Malaysia plans to nationalize its flag carrier Malaysia Airlines after back-to-back disasters and a 12-year stretch that saw the company restructured four times. NPR's Anthony Kuhn reports from Beijing that another complete restructuring will follow, in a bid to pull the airline out of its financial tailspin.
Malaysia's state investment company, Khazanah Nasional Berhad, owns 69 percent of Malaysia Airlines, and plans to spend nearly $430 million to buy out minority shareholders — making it a fully state-owned enterprise. Trading in the company's stock on the national exchange has been suspended.
Analysts say Malaysia Airlines has been outperformed by more efficient competitors, and has been losing an estimated $1.7 million a day, Kuhn reports.
The first challenge, The Associated Press reports, will be trimming expenses.
"Top of the list is trimming staff, which at nearly 20,000 is 'relatively sizeable' compared with other full service carriers such as Singapore Airlines and Cathay Pacific Airways, analyst Jerry Lee of RHB Bank wrote in June. But staff cuts have always been a politically sensitive issue because the airline is state-owned.

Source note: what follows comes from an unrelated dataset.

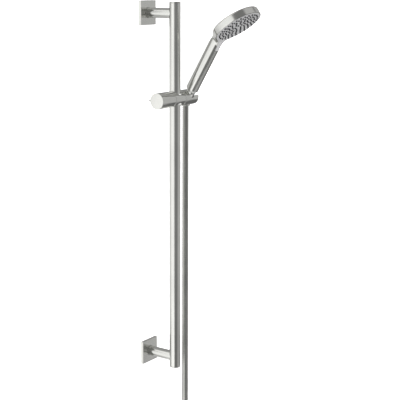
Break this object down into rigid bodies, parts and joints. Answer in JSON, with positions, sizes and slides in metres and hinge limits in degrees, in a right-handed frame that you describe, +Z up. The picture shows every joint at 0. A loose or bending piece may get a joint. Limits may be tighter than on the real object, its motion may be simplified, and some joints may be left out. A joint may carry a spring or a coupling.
{
  "type": "hand shower on a slide rail",
  "caption": "Wall rail with a sliding, tilting holder that carries a round-headed hand shower on a flexible metal hose.",
  "frame": {"origin": "middle of the upper wall plate's face, on the wall", "axes": "+Z up the rail, +Y into the wall, +X to the right when facing the wall"},
  "size_m": [0.166, 0.2595, 1.2445],
  "materials": {
    "rail_nickel": "brushed nickel",
    "bracket_nickel": "brushed nickel",
    "slider_nickel": "brushed nickel",
    "nut_nickel": "brushed nickel plating",
    "handset_nickel": "nickel plated plastic",
    "hose_nickel": "ribbed metal-effect hose",
    "screw_steel": "plain steel",
    "brass": "machined",
    "grey_plastic": "light grey satin",
    "white_plastic": "moulded",
    "black_plastic": "satin",
    "rubber": "matt silicone"
  },
  "bodies": {
    "rail_frame": {"rail_tube": "rail_nickel", "rail_top_cap": "rail_nickel", "rail_bottom_cap": "rail_nickel", "upper_wall_plate": "screw_steel", "upper_wall_screw_left": "screw_steel", "upper_wall_screw_right": "screw_steel", "upper_rosette": "bracket_nickel", "upper_arm": "bracket_nickel", "upper_grub_screw": "screw_steel", "upper_arm_bolt": "screw_steel", "upper_rail_insert": "brass", "lower_wall_plate": "screw_steel", "lower_wall_screw_left": "screw_steel", "lower_wall_screw_right": "screw_steel", "lower_rosette": "bracket_nickel", "lower_arm": "bracket_nickel", "lower_grub_screw": "screw_steel", "lower_arm_bolt": "screw_steel", "lower_rail_insert": "brass"},
    "sleeve": {"grip_sleeve": "white_plastic"},
    "slider": {"clamp_block": "slider_nickel", "knob_bearing": "white_plastic", "holder_pivot_bolt": "screw_steel", "knob_spring": "screw_steel", "shower_hose": "hose_nickel", "hose_hank": "hose_nickel", "hose_tie": "black_plastic", "hose_end_ferrule": "nut_nickel"},
    "knob": {"clamp_knob": "slider_nickel", "knob_lever_pin": "slider_nickel"},
    "spindle": {"clamp_spindle": "brass"},
    "holder": {"holder_barrel": "slider_nickel", "friction_washer": "black_plastic", "socket_liner": "black_plastic", "holder_collar": "slider_nickel"},
    "hose_nut": {"cone_nut": "nut_nickel", "nut_washer": "rubber", "hose_elbow": "screw_steel"},
    "handset": {"handset_shell": "handset_nickel", "handset_thread": "grey_plastic", "flow_strainer": "white_plastic", "waterway_tube": "white_plastic", "button_spring": "screw_steel", "face_plate": "grey_plastic", "nozzle_mat": "rubber", "head_seal_ring": "rubber", "distribution_disc": "white_plastic"},
    "select_button": {"select_button": "grey_plastic"},
    "end_nut": {"hose_end_nut": "nut_nickel", "hose_end_washer": "rubber"}
  },
  "joints": [
    {"name": "slider_travel", "type": "slide", "parent": "rail_frame", "child": "sleeve", "axis": [0, 0, 1], "range_m": [-0.565, 0.155]},
    {"name": "slider_swivel", "type": "hinge", "parent": "sleeve", "child": "slider", "pos_m": [0, -0.0786, -0.186], "axis": [0, 0, 1], "range_deg": [-50, 50]},
    {"name": "knob_turn", "type": "hinge", "parent": "slider", "child": "knob", "pos_m": [-0.05, -0.0786, -0.186], "axis": [1, 0, 0], "range_deg": [0, 90]},
    {"name": "spindle_draw", "type": "slide", "parent": "slider", "child": "spindle", "axis": [-1, 0, 0], "range_m": [0, 0.0006]},
    {"name": "holder_tilt", "type": "hinge", "parent": "slider", "child": "holder", "pos_m": [0.043, -0.0786, -0.186], "axis": [1, 0, 0], "range_deg": [-15, 30]},
    {"name": "handset_lift", "type": "slide", "parent": "holder", "child": "hose_nut", "axis": [0, -0.509, 0.8607], "range_m": [0, 0.045]},
    {"name": "handset_turn", "type": "hinge", "parent": "hose_nut", "child": "handset", "pos_m": [0.0435, -0.0831, -0.186], "axis": [0, -0.509, 0.8607], "range_deg": [-45, 45]},
    {"name": "button_press", "type": "slide", "parent": "handset", "child": "select_button", "axis": [0, 0.9469, 0.3215], "range_m": [0, 0.0015], "stiffness_N_per_m": 600, "springref_m": -0.0015},
    {"name": "end_nut_turn", "type": "hinge", "parent": "slider", "child": "end_nut", "pos_m": [0.0645, -0.0766, -1.18], "axis": [0, 0, 1], "continuous": true}
  ],
  "couplings": [
    {"joint": "spindle_draw", "follows": "knob_turn", "m_per_rad": 0.00038}
  ]
}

"Experts say the airline could also reduce its fleet. Passenger capacity has risen in recent years as the airline brought in new planes, forcing it to discount airfares aggressively to fill enough seats. There's also talk the carrier could sell its profitable maintenance division."
The airline also will have to recover consumer confidence after losing two planes in four months. In March, Flight 370 disappeared from radar with 239 people on board.
An expensive, confusing and much-criticized hunt followed in which the areas being searched shifted multiple times, before finally settling in a huge swath of the southern Indian Ocean. The beacon emitted by the plane's black box likely died just days later, and the wreckage has not yet been found.
Then in July, a plane carrying 298 people from Amsterdam to Kuala Lumpur, Malaysia, was shot down while flying over eastern Ukraine, killing everyone on board. American analysts say the plane was destroyed by Russian-aligned separatists in the region, a charge they deny.